"Seks w wielkim mieście" to moja ulubiona bajka, już się z tym pogodziłam i już się tego nie wstydzę. Książkę przeczytałam w wieku lat piętnastu i próbowałam do niej wrócić później, ale jakoś ani ta ani inne pozycje Candace Bushnell do mnie nie przemawiają.. jednak jej wersje ekranowe jak najbardziej. Dzięki uprzejmości pewnej komercyjnej stacji telewizyjnej miałam okazję obejrzeć wszystkie odcinki po pięćdziesiąt razy, co oczywiście dwukrotnie popchnęło mnie też do kina. Do rzeczy. Niedawno trafiłam na poniżej prezentowane ujęcie z pierwszej części filmu "SWWM" i zachorowałam na buty jakie ma na sobie Carrie. Oczywistym jest, że znalezienie i zakupienie takowych jest dla mnie niemożliwe, poza tym obcasy nie należą do moich najlepszych przyjaciół.. Żeby za bardzo nie przedłużać, wydaję mi się, że znalazłam najbardziej odpowiednią parę, na obcasie który jestem w stanie znieść :)
tiszert - trl
pupmy - zara
buty - deichmann
torba - cropp
Nie było czasu na lepsze zdjęcia, ani na bliskie ujęcia, więcej w przyszłości.

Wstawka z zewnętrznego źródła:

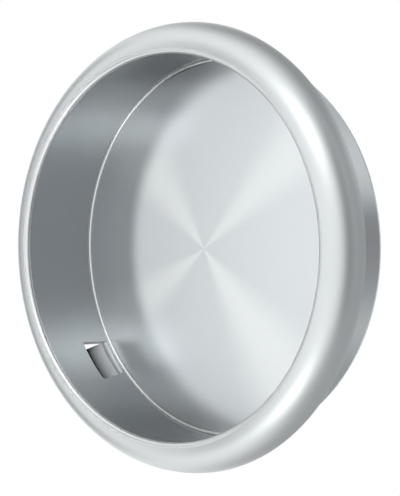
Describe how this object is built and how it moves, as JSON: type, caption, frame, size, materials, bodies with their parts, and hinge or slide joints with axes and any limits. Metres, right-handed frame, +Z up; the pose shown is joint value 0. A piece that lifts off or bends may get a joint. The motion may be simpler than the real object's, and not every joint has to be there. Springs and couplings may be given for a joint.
{
  "type": "recessed pull handle",
  "caption": "Round recessed pull: a drawn sheet-metal cup with a rounded hollow flange, a flat spun floor and a barb bent out of its wall to grip a bored hole.",
  "frame": {"origin": "on the cup's axis, in the plane where the flange's free edge rests on the door", "axes": "+Y along the cup's axis into the door, so the mouth faces -Y; +Z is up"},
  "size_m": [0.054, 0.0118, 0.054],
  "materials": {
    "satin_steel": "satin, with a spun floor"
  },
  "bodies": {
    "root": {"cup_pull": "satin_steel"}
  },
  "joints": []
}
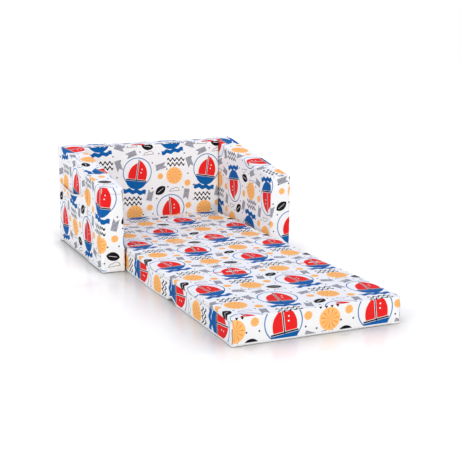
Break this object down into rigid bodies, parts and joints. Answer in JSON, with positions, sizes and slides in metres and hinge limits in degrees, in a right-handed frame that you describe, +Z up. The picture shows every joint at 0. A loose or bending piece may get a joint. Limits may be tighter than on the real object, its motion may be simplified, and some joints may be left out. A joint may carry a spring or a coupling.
{
  "type": "kids flip open sofa",
  "caption": "Low foam sofa for children, laid open: printed cloth over a back, two sloping arms with a side pocket, and a seat whose panels unfold into a floor mattress.",
  "frame": {"origin": "on the floor under the fixed seat panel, on the sofa's middle line, half a panel's length behind the seat panel's front end", "axes": "+Z up, +Y towards the back rest, +X to the right of someone who stands in front and faces the sofa"},
  "size_m": [0.8033, 1.5529, 0.404],
  "materials": {
    "printed_cloth": "matt white woven polyester with a small scattered print in red, blue, orange, grey and black",
    "foam": "open-cell polyurethane foam, hidden inside the covers",
    "base_cloth": "plain pale nonwoven cloth underneath",
    "binding": "plain white woven tape",
    "zip_tape": "white closed nylon coil zip",
    "zip_metal": "pale grey painted zip slider and pull"
  },
  "bodies": {
    "sofa_base": {"left_arm_foam": "foam", "left_arm_cover": "printed_cloth", "left_arm_base_cloth": "base_cloth", "right_arm_foam": "foam", "right_arm_cover": "printed_cloth", "right_arm_base_cloth": "base_cloth", "back_foam": "foam", "back_cover": "printed_cloth", "back_base_cloth": "base_cloth", "back_zip_tape": "zip_tape", "seat_panel_foam": "foam", "seat_panel_cover": "printed_cloth", "seat_panel_base_cloth": "base_cloth", "side_pocket": "printed_cloth", "side_pocket_hem": "binding", "upper_hinge_tape": "binding"},
    "middle_panel": {"middle_panel_foam": "foam", "middle_panel_cover": "printed_cloth", "middle_panel_base_cloth": "base_cloth", "middle_panel_zip_tape": "zip_tape", "lower_hinge_leaf_middle_panel": "binding"},
    "front_panel": {"front_panel_foam": "foam", "front_panel_cover": "printed_cloth", "front_panel_base_cloth": "base_cloth", "front_panel_zip_tape": "zip_tape", "lower_hinge_leaf_front_panel": "binding"},
    "back_zip_slider": {"back_zip_slider": "zip_metal"},
    "middle_panel_zip_slider": {"middle_panel_zip_slider": "zip_metal"},
    "front_panel_zip_slider": {"front_panel_zip_slider": "zip_metal"}
  },
  "joints": [
    {"name": "middle_panel_fold", "type": "hinge", "parent": "sofa_base", "child": "middle_panel", "pos_m": [0, -0.2428, 0.0908], "axis": [-1, 0, 0], "range_deg": [0, 180]},
    {"name": "front_panel_fold", "type": "hinge", "parent": "middle_panel", "child": "front_panel", "pos_m": [0, -0.7284, -0.0008], "axis": [-1, 0, 0], "range_deg": [-180, 0]},
    {"name": "back_zip_slide", "type": "slide", "parent": "sofa_base", "child": "back_zip_slider", "axis": [1, 0, 0], "range_m": [0, 0.421]},
    {"name": "middle_panel_zip_slide", "type": "slide", "parent": "middle_panel", "child": "middle_panel_zip_slider", "axis": [0, 1, 0], "range_m": [0, 0.341]},
    {"name": "front_panel_zip_slide", "type": "slide", "parent": "front_panel", "child": "front_panel_zip_slider", "axis": [0, 1, 0], "range_m": [0, 0.341]}
  ],
  "couplings": [
    {"joint": "front_panel_fold", "follows": "middle_panel_fold", "ratio": -1}
  ]
}
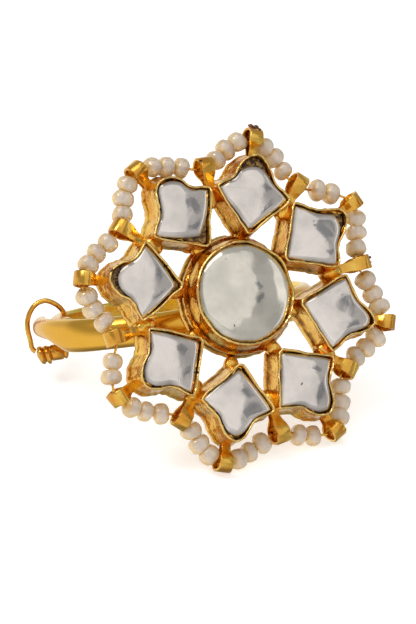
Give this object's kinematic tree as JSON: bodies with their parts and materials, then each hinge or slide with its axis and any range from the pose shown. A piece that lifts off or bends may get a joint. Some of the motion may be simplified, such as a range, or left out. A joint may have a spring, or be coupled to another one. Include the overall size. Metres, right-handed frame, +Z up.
{
  "type": "finger ring",
  "caption": "Finger ring with a flower of foil-backed crystals in petal-shaped boxes, a rim of seed pearls threaded through wire loops, and an open strip shank with a wire keeper.",
  "frame": {"origin": "Middle of the bounding box's bottom, on the surface on which the ring lies on its side.", "axes": "+Z is up as the ring lies. The flower faces -Y and leans back, so it looks up as well. The shank runs back towards +Y, and its overlapping ends lie on the -X side."},
  "size_m": [0.0234, 0.0248, 0.02],
  "materials": {
    "gilded_metal": "rich yellow gilding, satin and hand worked",
    "foiled_crystal": "polished clear crystal over bright silvery foil, so that it can't be seen through",
    "seed_pearl": "soft off-white nacre with a pinkish cast"
  },
  "bodies": {
    "root": {"ring_frame": "gilded_metal", "keeper_loop": "gilded_metal", "centre_stone": "foiled_crystal", "petal_stone_1": "foiled_crystal", "petal_stone_2": "foiled_crystal", "petal_stone_3": "foiled_crystal", "petal_stone_4": "foiled_crystal", "petal_stone_5": "foiled_crystal", "petal_stone_6": "foiled_crystal", "petal_stone_7": "foiled_crystal", "petal_stone_8": "foiled_crystal", "pearl_string": "seed_pearl"}
  },
  "joints": []
}
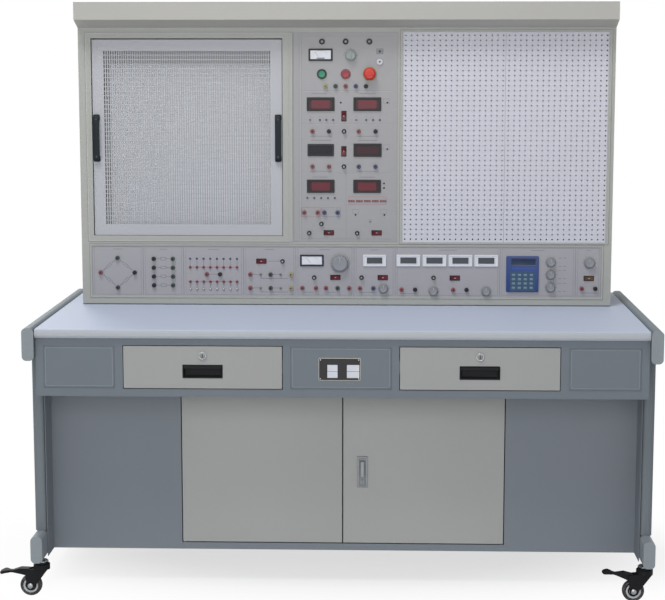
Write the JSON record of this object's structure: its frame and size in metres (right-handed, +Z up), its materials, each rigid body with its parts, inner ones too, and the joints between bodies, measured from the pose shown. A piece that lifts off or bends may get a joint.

A poniższy komplet, dość surowy, kojarzy mi się z klimatem "Leona Zawodowca", nie zbyt "wybujały", nie zbyt "ładny".. :)
top - terranova
pumpy - pimkie
baleriny - ccc
Z ogłoszeń drobnych: Na serio nie znam różnicy pomiędzy szarawarami, pumpami, szerokimi spodniami etc. dla mnie to wszystko begi (ang. baggy) i już!